If I load a kernel module and list the loaded modules with lsmod, I can get the "use count" of the module (number of other modules with a reference to the module). Is there a way to figure out what is using a module, though?
The issue is that a module I am developing insists its use count is 1 and thus I cannot use rmmod to unload it, but its "by" column is empty. This means that every time I want to re-compile and re-load the module, I have to reboot the machine (or, at least, I can't figure out any other way to unload it).

Actually, there seems to be a way to list processes that claim a module/driver - however, I haven't seen it advertised (outside of Linux kernel documentation), so I'll jot down my notes here:
First of all, many thanks for #haggai_e's answer; the pointer to the functions try_module_get and try_module_put as those responsible for managing the use count (refcount) was the key that allowed me to track down the procedure.
Looking further for this online, I somehow stumbled upon the post Linux-Kernel Archive: [PATCH 1/2] tracing: Reduce overhead of module tracepoints; which finally pointed to a facility present in the kernel, known as (I guess) "tracing"; the documentation for this is in the directory Documentation/trace - Linux kernel source tree. In particular, two files explain the tracing facility, events.txt and ftrace.txt.
But, there is also a short "tracing mini-HOWTO" on a running Linux system in /sys/kernel/debug/tracing/README (see also I'm really really tired of people saying that there's no documentation…); note that in the kernel source tree, this file is actually generated by the file kernel/trace/trace.c. I've tested this on Ubuntu natty, and note that since /sys is owned by root, you have to use sudo to read this file, as in sudo cat or
sudo less /sys/kernel/debug/tracing/README
... and that goes for pretty much all other operations under /sys which will be described here.

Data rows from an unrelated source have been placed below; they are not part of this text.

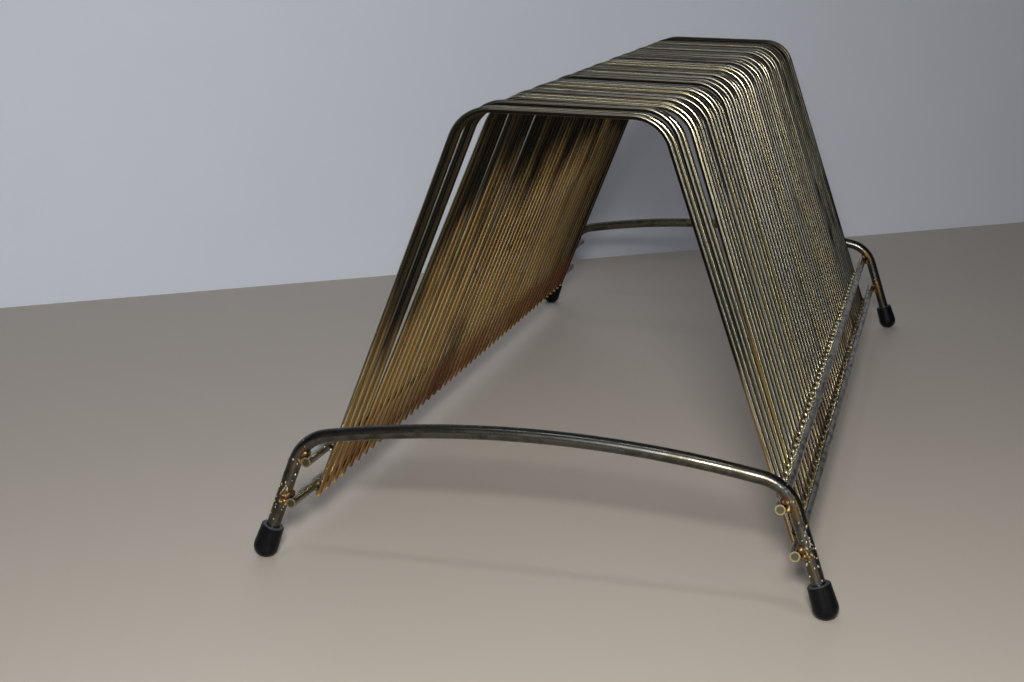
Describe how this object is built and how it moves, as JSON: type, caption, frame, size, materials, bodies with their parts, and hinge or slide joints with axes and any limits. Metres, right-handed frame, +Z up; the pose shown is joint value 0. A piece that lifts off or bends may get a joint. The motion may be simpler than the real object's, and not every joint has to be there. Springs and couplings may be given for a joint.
{
  "type": "record storage stand",
  "caption": "Welded wire stand that keeps records upright between a row of flat-topped hoops, on two arched end frames with rubber feet.",
  "frame": {"origin": "On the surface that the stand rests on, under the middle of its box.", "axes": "X across the stand, Y along the row of hoops from the front frame to the back one, Z up."},
  "size_m": [0.208, 0.464, 0.1638],
  "materials": {
    "frame_wire": "aged brass plating on steel wire, dulled to olive grey",
    "rail_wire": "worn plating on steel wire, dull grey with bare cut ends",
    "hoop_wire": "brass plating on drawn steel wire, polished and tarnished in patches",
    "rubber": "matt black"
  },
  "bodies": {
    "root": {"front_end_frame": "frame_wire", "back_end_frame": "frame_wire", "upper_left_rail": "rail_wire", "upper_right_rail": "rail_wire", "lower_left_rail": "rail_wire", "lower_right_rail": "rail_wire", "front_left_foot": "rubber", "front_right_foot": "rubber", "back_left_foot": "rubber", "back_right_foot": "rubber", "hoop_01": "hoop_wire", "hoop_02": "hoop_wire", "hoop_03": "hoop_wire", "hoop_04": "hoop_wire", "hoop_05": "hoop_wire", "hoop_06": "hoop_wire", "hoop_07": "hoop_wire", "hoop_08": "hoop_wire", "hoop_09": "hoop_wire", "hoop_10": "hoop_wire", "hoop_11": "hoop_wire", "hoop_12": "hoop_wire", "hoop_13": "hoop_wire", "hoop_14": "hoop_wire", "hoop_15": "hoop_wire", "hoop_16": "hoop_wire", "hoop_17": "hoop_wire", "hoop_18": "hoop_wire", "hoop_19": "hoop_wire", "hoop_20": "hoop_wire", "hoop_21": "hoop_wire", "hoop_22": "hoop_wire", "hoop_23": "hoop_wire", "hoop_24": "hoop_wire", "hoop_25": "hoop_wire", "hoop_26": "hoop_wire", "hoop_27": "hoop_wire", "hoop_28": "hoop_wire", "hoop_29": "hoop_wire", "hoop_30": "hoop_wire", "hoop_31": "hoop_wire", "hoop_32": "hoop_wire", "hoop_33": "hoop_wire", "hoop_34": "hoop_wire", "hoop_35": "hoop_wire", "hoop_36": "hoop_wire", "hoop_37": "hoop_wire", "hoop_38": "hoop_wire", "hoop_39": "hoop_wire", "hoop_40": "hoop_wire", "hoop_41": "hoop_wire", "hoop_42": "hoop_wire", "hoop_43": "hoop_wire", "hoop_44": "hoop_wire", "hoop_45": "hoop_wire", "hoop_46": "hoop_wire", "hoop_47": "hoop_wire", "hoop_48": "hoop_wire"}
  },
  "joints": []
}
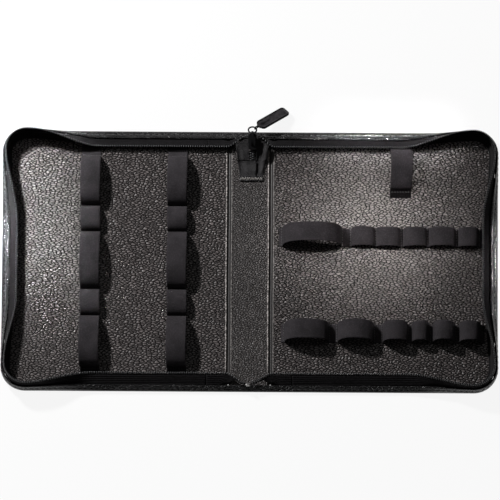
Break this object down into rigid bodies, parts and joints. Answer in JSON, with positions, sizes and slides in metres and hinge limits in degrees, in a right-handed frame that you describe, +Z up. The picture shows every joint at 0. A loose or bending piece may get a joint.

First of all, here is a simple minimal module/driver code (which I put together from the referred resources), which simply creates a /proc/testmod-sample file node, which returns the string "This is testmod." when it is being read; this is testmod.c:
/*
https://github.com/spotify/linux/blob/master/samples/tracepoints/tracepoint-sample.c
https://www.linux.com/learn/linux-training/37985-the-kernel-newbie-corner-kernel-debugging-using-proc-qsequenceq-files-part-1
*/
#include <linux/module.h>
#include <linux/sched.h>
#include <linux/proc_fs.h>
#include <linux/seq_file.h> // for sequence files
struct proc_dir_entry *pentry_sample;
char *defaultOutput = "This is testmod.";
static int my_show(struct seq_file *m, void *v)
{
seq_printf(m, "%s\n", defaultOutput);
return 0;
}
static int my_open(struct inode *inode, struct file *file)
{
return single_open(file, my_show, NULL);
}
static const struct file_operations mark_ops = {
.owner = THIS_MODULE,
.open = my_open,
.read = seq_read,
.llseek = seq_lseek,
.release = single_release,
};
static int __init sample_init(void)
{
printk(KERN_ALERT "sample init\n");
pentry_sample = proc_create(
"testmod-sample", 0444, NULL, &mark_ops);
if (!pentry_sample)
return -EPERM;
return 0;
}
static void __exit sample_exit(void)
{
printk(KERN_ALERT "sample exit\n");
remove_proc_entry("testmod-sample", NULL);
}
module_init(sample_init);
module_exit(sample_exit);
MODULE_LICENSE("GPL");
MODULE_AUTHOR("Mathieu Desnoyers et al.");
MODULE_DESCRIPTION("based on Tracepoint sample");
This module can be built with the following Makefile (just have it placed in the same directory as testmod.c, and then run make in that same directory):
CONFIG_MODULE_FORCE_UNLOAD=y
# for oprofile
DEBUG_INFO=y
EXTRA_CFLAGS=-g -O0
obj-m += testmod.o
# mind the tab characters needed at start here:
all:
make -C /lib/modules/$(shell uname -r)/build M=$(PWD) modules
clean:
make -C /lib/modules/$(shell uname -r)/build M=$(PWD) clean
When this module/driver is built, the output is a kernel object file, testmod.ko.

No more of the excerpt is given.